Go from the first line to the line with "# as though fine silt held it." and return those lines verbatim, ends included.

**Supplied material**

....................

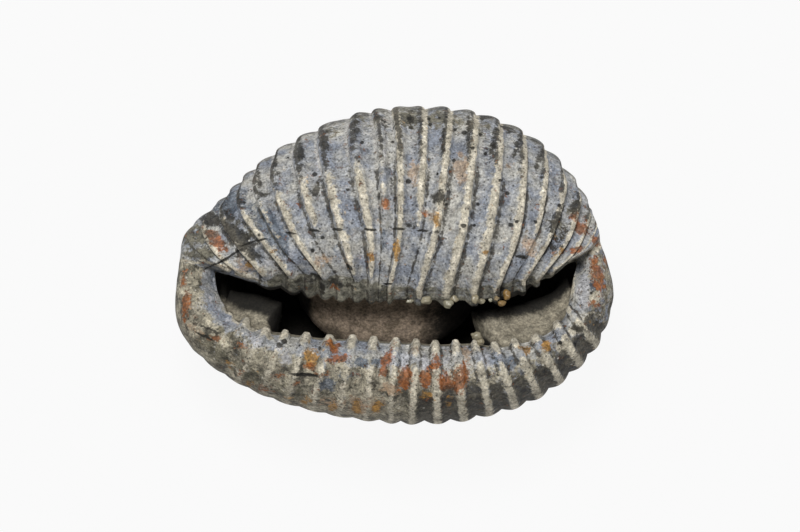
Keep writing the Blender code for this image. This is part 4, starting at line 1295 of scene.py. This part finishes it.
colour = colour.outputs[2]
for name, darkest, brightest in BRIGHTNESS:
    brightness = add_node(tree, "ShaderNodeMapRange", {
        0: noises[name].outputs[0], 1: GRAIN_LOW, 2: GRAIN_HIGH, 3: darkest, 4: brightest})
    colour = add_node(tree, "ShaderNodeVectorMath", {
        0: colour, "Scale": brightness.outputs[0]}, operation="SCALE").outputs[0]
tree.links.new(colour, shader.inputs["Base Color"])
height = add_node(tree, "ShaderNodeMath", {
    0: noises["grain"].outputs[0], 1: noises["crumble"].outputs[0]}, operation="ADD")
height = add_node(tree, "ShaderNodeMath", {0: height.outputs[0], 1: chosen.outputs[0]},
                  operation="SUBTRACT")
height = add_node(tree, "ShaderNodeMath", {0: height.outputs[0], 1: marked.outputs[0]},
                  operation="SUBTRACT")
bump = add_node(tree, "ShaderNodeBump", {
    "Height": height.outputs[0], "Strength": BUMP_STRENGTH, "Distance": BUMP_DEPTH})
tree.links.new(bump.outputs[0], shader.inputs["Normal"])
shader.inputs["Roughness"].default_value = STONE_ROUGHNESS
shader.inputs["Specular IOR Level"].default_value = STONE_SPECULAR
shell_mesh.materials.append(stone)
print(stone.name, "has", len(stone.node_tree.nodes), "nodes")
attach(shell, "root")
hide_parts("shell")

# %% [markdown]
# ## Grains of sand
# A few grains of quartz are stuck along the mouth. A particle system could scatter them, but
# these have their own places. Each is a small ball that noise knocks out of shape. We drop it
# on the shell by casting rays down at its middle and round it, and let it sink in by a third,
# as though fine silt held it.

# %% Sand in the mouth
GRAINS = (  # x, y, half length and half width in millimetres, turn in degrees, and how amber
    (0.87, -0.96, 0.15, 0.10, 5, 0.2), (1.46, -1.06, 0.13, 0.11, 20, 0.1),
    (1.62, -0.92, 0.11, 0.09, 50, 0.3), (2.20, -0.92, 0.10, 0.13, 10, 0.3),
    (2.37, -0.98, 0.09, 0.08, 0, 0.2), (2.62, -0.95, 0.06, 0.05, 0, 0.0),
    (2.92, -1.03, 0.11, 0.08, 20, 0.9), (3.06, -0.81, 0.11, 0.14, -15, 1.0),
    (2.23, -1.93, 0.13, 0.11, 10, 0.2), (2.34, -2.09, 0.10, 0.09, -30, 0.3),
    (0.41, -0.98, 0.09, 0.06, 0, 0.1), (2.79, -0.90, 0.07, 0.06, 0, 0.6),
)
GRAIN_ROUGHNESS = 0.5
GRAIN_DENTS = 1.3  # dents across a ball of radius 1
GRAIN_TIP = (0.3, 0.5)  # how far every other grain is tipped, in radians times its number
GRAIN_SUNK = 0.35
PROBE_REACH = (0.6, 0.9)  # where rays go down round a grain, as shares of its half size
RAY_HEIGHT = 10


def resting_place(ground, x, y, length, width):
    """The middle of a grain that rests on the shell, sunk in a little."""
    middle = Vector((x + PLAN_SHIFT[0], y + PLAN_SHIFT[1], RAY_HEIGHT)) * MM
    dx, dy = PROBE_REACH[0] * length * MM, PROBE_REACH[1] * width * MM
    hits = [ground.ray_cast(middle + Vector((across * dx, up * dy, 0)), Vector((0, 0, -1)))[0]
            for across in (-1, 0, 1) for up in (-1, 0, 1)]
    middle.z = max(hit.z for hit in hits if hit) + (1 - 2 * GRAIN_SUNK) * width * MM
    return middle


def add_grain(bm, tint, ground, grain, number):
    """Adds one grain of sand that rests on the shell."""
    x, y, length, width, turn, amber = grain
    middle = resting_place(ground, x, y, length, width)
    size = Matrix.Diagonal((length, width, width)) * MM
    if number % 2:
        tip, roll = (angle * number for angle in GRAIN_TIP)
        size = size @ Euler((tip, roll, math.radians(turn))).to_matrix()
    for vertex in bmesh.ops.create_icosphere(bm, subdivisions=3, radius=1)["verts"]:
        dent = noise.noise(vertex.co * GRAIN_DENTS + Vector((number, 0, 0)))
        vertex.co = middle + size @ (vertex.co * (1 + GRAIN_ROUGHNESS * dent))
        vertex[tint] = amber


ground = BVHTree.FromObject(shell, bpy.context.evaluated_depsgraph_get())
bm = bmesh.new()
tint = bm.verts.layers.float.new("amber")
for number, grain in enumerate(GRAINS):
    add_grain(bm, tint, ground, grain, number)
sand_mesh = bpy.data.meshes.new("sand_grains")
bm.to_mesh(sand_mesh)
bm.free()
sand_mesh.shade_smooth()
sand = bpy.data.objects.new("sand_grains", sand_mesh)
bpy.context.scene.collection.objects.link(sand)
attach(sand, "root")
print(len(GRAINS), "grains of sand with", len(sand_mesh.polygons), "faces")

# %% [markdown]
# ## Quartz sand
# The grains are quartz that the sea has worn: glassy inside, with a frosted surface. To the eye
# that is a soft gloss and a dull grey, and amber where iron stained a grain. Quartz bends light
# as its refractive index of 1.54 says. Each grain's amber is a number on its points.

# %% Sea-worn quartz
QUARTZ_ROUGHNESS = 0.35
QUARTZ_IOR = 1.54

quartz, tree, shader = new_material("sea_worn_quartz_sand")
amber = add_node(tree, "ShaderNodeAttribute", attribute_name="amber").outputs["Fac"]
sand_colour = add_node(tree, "ShaderNodeMix", {
    0: amber, 6: linear("#8b8876"), 7: linear("#7c6136")}, data_type="RGBA")
tree.links.new(sand_colour.outputs[2], shader.inputs["Base Color"])
shader.inputs["Roughness"].default_value = QUARTZ_ROUGHNESS
shader.inputs["IOR"].default_value = QUARTZ_IOR
sand_mesh.materials.append(quartz)
print(quartz.name, "has", len(quartz.node_tree.nodes), "nodes")

# %% [markdown]
# ## Floor, light and camera
# The shell was photographed on a white light table, so there is hardly a shadow under it. The
# floor is a plain sheet of acrylic that glows by itself. It could be a bright grey surface, but
# then the shell would shade it. A softbox hangs near the camera, a little towards the body's
# side, so that slopes which turn away from it are darker, and a dim white world stands for the
# rest of the room. The camera looks straight down from 40 cm.

# %% The light table
FLOOR_HALF_SIZE = 0.5
TABLE_GLOW = 0.925
TABLE_ROUGHNESS = 0.9

bm = bmesh.new()
bmesh.ops.create_grid(bm, x_segments=1, y_segments=1, size=FLOOR_HALF_SIZE)
floor_mesh = bpy.data.meshes.new("floor")
bm.to_mesh(floor_mesh)
bm.free()
floor = bpy.data.objects.new("floor", floor_mesh)
bpy.context.scene.collection.objects.link(floor)
acrylic, tree, shader = new_material("white_acrylic_light_table")
shader.inputs["Base Color"].default_value = linear("#2c2c2c")
shader.inputs["Roughness"].default_value = TABLE_ROUGHNESS
shader.inputs["Specular IOR Level"].default_value = 0.0
shader.inputs["Emission Color"].default_value = linear("#ffffff")
shader.inputs["Emission Strength"].default_value = TABLE_GLOW
floor_mesh.materials.append(acrylic)

print("the floor is", 2 * FLOOR_HALF_SIZE, "m wide")

# %% [markdown]
# ## Light
# One area light does the work of the photographer's softbox. Its size sets how soft the
# shadows in the grooves are, and its distance hardly matters next to a shell of 12 mm.

# %% Softbox and room
VIEW_CENTRE = (0.154 * MM, -0.021 * MM, 3.5 * MM)
SOFTBOX_PLACE = (-0.03, 0.12, 0.34)
SOFTBOX_SIZE = 0.10
SOFTBOX_WATTS = 1.35
ROOM_LIGHT = 0.28

world = bpy.data.worlds.new("studio")
world.use_nodes = True
world.node_tree.nodes["Background"].inputs["Color"].default_value = linear("#ffffff")
world.node_tree.nodes["Background"].inputs["Strength"].default_value = ROOM_LIGHT
bpy.context.scene.world = world

lamp = bpy.data.lights.new("key_softbox", "AREA")
lamp.size = SOFTBOX_SIZE
lamp.energy = SOFTBOX_WATTS
softbox = bpy.data.objects.new("key_softbox", lamp)
softbox.location = SOFTBOX_PLACE
facing = Vector(VIEW_CENTRE) - Vector(SOFTBOX_PLACE)
softbox.rotation_euler = facing.to_track_quat("-Z", "Y").to_euler()
bpy.context.scene.collection.objects.link(softbox)
print("the softbox gives", SOFTBOX_WATTS, "W and is", round(facing.length, 2), "m away")

# %% [markdown]
# ## Camera
# A long lens from far away shows the shell as the photo does, almost without perspective. We
# choose the width of the view at the shell and work out the focal length from it.

# %% The camera
VIEW_WIDTH = 22.02 * MM
CAMERA_DISTANCE = 0.4
SENSOR_WIDTH = 36  # of a full-frame camera, in millimetres as Blender's lenses are
NEAR_CLIP = 0.01

lens = bpy.data.cameras.new("camera")
lens.sensor_width = SENSOR_WIDTH
lens.lens = lens.sensor_width * CAMERA_DISTANCE / VIEW_WIDTH
lens.clip_start = NEAR_CLIP
camera = bpy.data.objects.new("camera", lens)
camera.location = Vector(VIEW_CENTRE) + Vector((0, 0, CAMERA_DISTANCE))
bpy.context.scene.collection.objects.link(camera)
bpy.context.scene.camera = camera
bpy.context.scene.view_settings.view_transform = "Standard"
print("focal length", round(lens.lens), "mm")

....................

**Solution for this task**
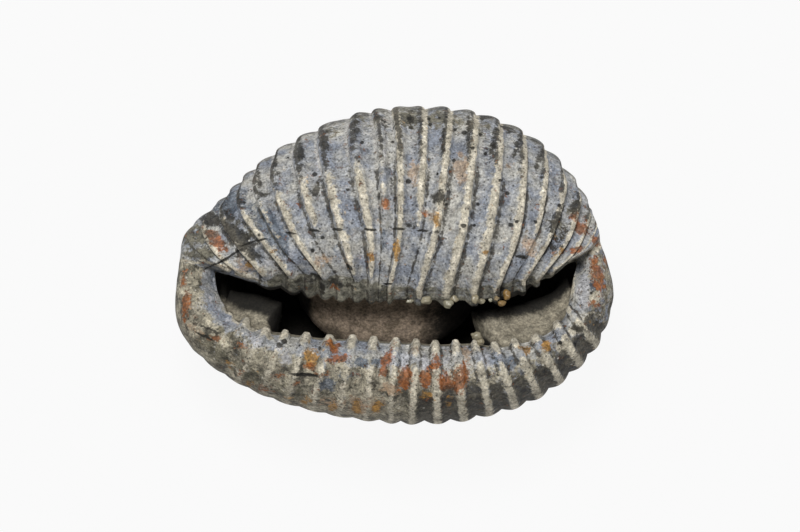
Keep writing the Blender code for this image. This is part 4, starting at line 1295 of scene.py. This part finishes it.
colour = colour.outputs[2]
for name, darkest, brightest in BRIGHTNESS:
    brightness = add_node(tree, "ShaderNodeMapRange", {
        0: noises[name].outputs[0], 1: GRAIN_LOW, 2: GRAIN_HIGH, 3: darkest, 4: brightest})
    colour = add_node(tree, "ShaderNodeVectorMath", {
        0: colour, "Scale": brightness.outputs[0]}, operation="SCALE").outputs[0]
tree.links.new(colour, shader.inputs["Base Color"])
height = add_node(tree, "ShaderNodeMath", {
    0: noises["grain"].outputs[0], 1: noises["crumble"].outputs[0]}, operation="ADD")
height = add_node(tree, "ShaderNodeMath", {0: height.outputs[0], 1: chosen.outputs[0]},
                  operation="SUBTRACT")
height = add_node(tree, "ShaderNodeMath", {0: height.outputs[0], 1: marked.outputs[0]},
                  operation="SUBTRACT")
bump = add_node(tree, "ShaderNodeBump", {
    "Height": height.outputs[0], "Strength": BUMP_STRENGTH, "Distance": BUMP_DEPTH})
tree.links.new(bump.outputs[0], shader.inputs["Normal"])
shader.inputs["Roughness"].default_value = STONE_ROUGHNESS
shader.inputs["Specular IOR Level"].default_value = STONE_SPECULAR
shell_mesh.materials.append(stone)
print(stone.name, "has", len(stone.node_tree.nodes), "nodes")
attach(shell, "root")
hide_parts("shell")

# %% [markdown]
# ## Grains of sand
# A few grains of quartz are stuck along the mouth. A particle system could scatter them, but
# these have their own places. Each is a small ball that noise knocks out of shape. We drop it
# on the shell by casting rays down at its middle and round it, and let it sink in by a third,
# as though fine silt held it.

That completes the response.